What you are asked to do:
Repeat the entire listing exactly as written.

Data lines:
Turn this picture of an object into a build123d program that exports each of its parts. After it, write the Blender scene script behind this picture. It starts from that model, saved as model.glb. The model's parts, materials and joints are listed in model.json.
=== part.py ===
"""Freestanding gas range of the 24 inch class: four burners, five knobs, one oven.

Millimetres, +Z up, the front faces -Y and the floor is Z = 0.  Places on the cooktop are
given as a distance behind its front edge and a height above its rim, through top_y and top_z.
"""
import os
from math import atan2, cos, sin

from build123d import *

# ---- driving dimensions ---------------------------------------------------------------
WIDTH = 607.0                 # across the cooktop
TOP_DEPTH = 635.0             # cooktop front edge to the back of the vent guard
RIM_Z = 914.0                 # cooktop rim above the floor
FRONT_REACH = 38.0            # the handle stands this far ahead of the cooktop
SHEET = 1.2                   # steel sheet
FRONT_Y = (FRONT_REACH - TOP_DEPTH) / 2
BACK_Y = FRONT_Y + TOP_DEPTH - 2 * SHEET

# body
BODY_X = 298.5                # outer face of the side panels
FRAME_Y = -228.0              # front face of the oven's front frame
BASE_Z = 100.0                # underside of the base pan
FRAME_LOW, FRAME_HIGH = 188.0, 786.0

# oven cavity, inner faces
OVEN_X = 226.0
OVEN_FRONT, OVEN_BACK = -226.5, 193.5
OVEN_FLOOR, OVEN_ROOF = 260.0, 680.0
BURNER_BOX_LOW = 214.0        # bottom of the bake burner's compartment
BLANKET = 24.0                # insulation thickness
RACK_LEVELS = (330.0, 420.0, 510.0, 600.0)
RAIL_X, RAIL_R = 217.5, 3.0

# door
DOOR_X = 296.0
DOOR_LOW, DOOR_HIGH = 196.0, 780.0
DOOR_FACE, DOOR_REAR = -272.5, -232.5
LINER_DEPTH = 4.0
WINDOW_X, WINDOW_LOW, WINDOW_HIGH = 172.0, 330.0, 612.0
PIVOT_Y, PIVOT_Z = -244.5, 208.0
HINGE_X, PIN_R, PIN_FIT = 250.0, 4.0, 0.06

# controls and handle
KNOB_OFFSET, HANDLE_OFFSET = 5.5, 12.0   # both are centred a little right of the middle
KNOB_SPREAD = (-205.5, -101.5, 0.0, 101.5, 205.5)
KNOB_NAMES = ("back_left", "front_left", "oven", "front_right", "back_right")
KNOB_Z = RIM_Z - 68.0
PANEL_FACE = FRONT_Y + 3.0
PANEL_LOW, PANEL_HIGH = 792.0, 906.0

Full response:
Turn this picture of an object into a build123d program that exports each of its parts. After it, write the Blender scene script behind this picture. It starts from that model, saved as model.glb. The model's parts, materials and joints are listed in model.json.
=== part.py ===
"""Freestanding gas range of the 24 inch class: four burners, five knobs, one oven.

Millimetres, +Z up, the front faces -Y and the floor is Z = 0.  Places on the cooktop are
given as a distance behind its front edge and a height above its rim, through top_y and top_z.
"""
import os
from math import atan2, cos, sin

from build123d import *

# ---- driving dimensions ---------------------------------------------------------------
WIDTH = 607.0                 # across the cooktop
TOP_DEPTH = 635.0             # cooktop front edge to the back of the vent guard
RIM_Z = 914.0                 # cooktop rim above the floor
FRONT_REACH = 38.0            # the handle stands this far ahead of the cooktop
SHEET = 1.2                   # steel sheet
FRONT_Y = (FRONT_REACH - TOP_DEPTH) / 2
BACK_Y = FRONT_Y + TOP_DEPTH - 2 * SHEET

# body
BODY_X = 298.5                # outer face of the side panels
FRAME_Y = -228.0              # front face of the oven's front frame
BASE_Z = 100.0                # underside of the base pan
FRAME_LOW, FRAME_HIGH = 188.0, 786.0

# oven cavity, inner faces
OVEN_X = 226.0
OVEN_FRONT, OVEN_BACK = -226.5, 193.5
OVEN_FLOOR, OVEN_ROOF = 260.0, 680.0
BURNER_BOX_LOW = 214.0        # bottom of the bake burner's compartment
BLANKET = 24.0                # insulation thickness
RACK_LEVELS = (330.0, 420.0, 510.0, 600.0)
RAIL_X, RAIL_R = 217.5, 3.0

# door
DOOR_X = 296.0
DOOR_LOW, DOOR_HIGH = 196.0, 780.0
DOOR_FACE, DOOR_REAR = -272.5, -232.5
LINER_DEPTH = 4.0
WINDOW_X, WINDOW_LOW, WINDOW_HIGH = 172.0, 330.0, 612.0
PIVOT_Y, PIVOT_Z = -244.5, 208.0
HINGE_X, PIN_R, PIN_FIT = 250.0, 4.0, 0.06

# controls and handle
KNOB_OFFSET, HANDLE_OFFSET = 5.5, 12.0   # both are centred a little right of the middle
KNOB_SPREAD = (-205.5, -101.5, 0.0, 101.5, 205.5)
KNOB_NAMES = ("back_left", "front_left", "oven", "front_right", "back_right")
KNOB_Z = RIM_Z - 68.0
PANEL_FACE = FRONT_Y + 3.0
PANEL_LOW, PANEL_HIGH = 792.0, 906.0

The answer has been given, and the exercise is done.